Items:
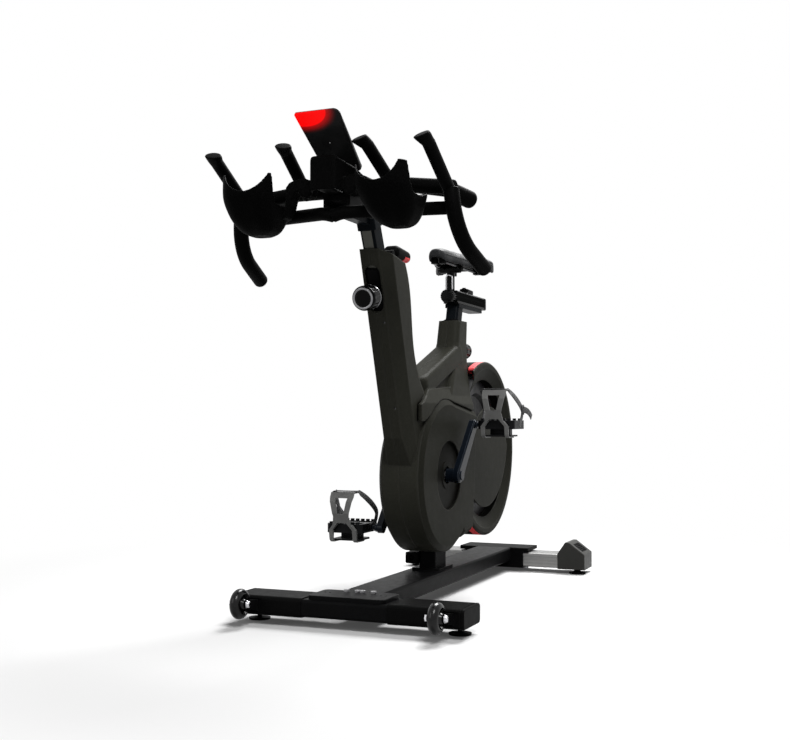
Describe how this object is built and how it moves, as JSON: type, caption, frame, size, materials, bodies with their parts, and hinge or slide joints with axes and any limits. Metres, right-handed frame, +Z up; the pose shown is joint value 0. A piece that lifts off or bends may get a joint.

==

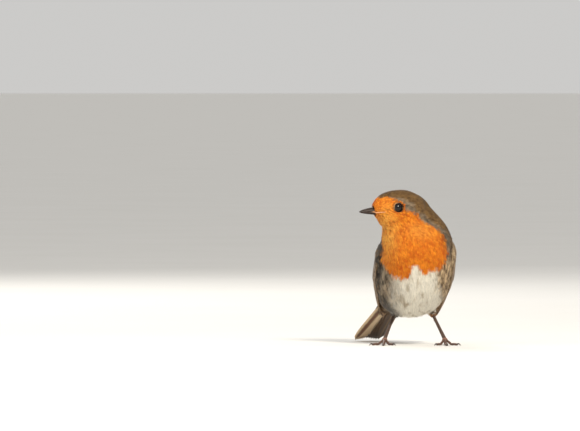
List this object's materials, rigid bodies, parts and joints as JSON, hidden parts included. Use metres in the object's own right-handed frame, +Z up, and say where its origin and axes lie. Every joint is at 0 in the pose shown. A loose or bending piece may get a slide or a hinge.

* * *

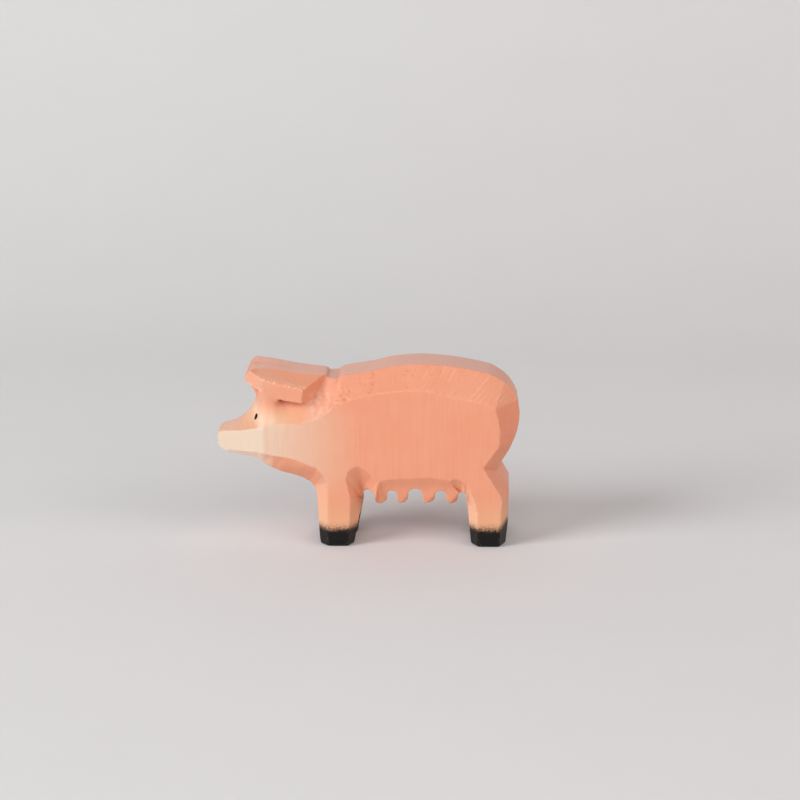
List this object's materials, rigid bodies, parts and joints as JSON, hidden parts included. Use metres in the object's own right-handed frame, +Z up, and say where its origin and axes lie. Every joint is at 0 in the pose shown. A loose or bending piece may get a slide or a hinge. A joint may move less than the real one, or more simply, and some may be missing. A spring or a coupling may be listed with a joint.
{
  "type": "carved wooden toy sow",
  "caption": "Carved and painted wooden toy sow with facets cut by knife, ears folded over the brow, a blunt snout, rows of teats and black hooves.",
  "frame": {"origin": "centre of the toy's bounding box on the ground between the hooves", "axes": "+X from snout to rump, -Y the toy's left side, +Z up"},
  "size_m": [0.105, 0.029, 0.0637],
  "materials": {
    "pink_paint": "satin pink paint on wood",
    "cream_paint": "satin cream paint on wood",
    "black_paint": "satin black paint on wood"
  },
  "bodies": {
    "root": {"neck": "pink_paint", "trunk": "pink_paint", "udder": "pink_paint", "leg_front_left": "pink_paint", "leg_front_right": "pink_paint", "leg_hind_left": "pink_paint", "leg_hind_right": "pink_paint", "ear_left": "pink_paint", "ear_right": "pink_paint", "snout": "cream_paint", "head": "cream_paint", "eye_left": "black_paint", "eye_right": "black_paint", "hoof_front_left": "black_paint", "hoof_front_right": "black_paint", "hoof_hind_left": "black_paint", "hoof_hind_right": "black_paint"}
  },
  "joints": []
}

Prompt:
Reply with nothing but the number of lines in the data above that contain "type".

Output:
2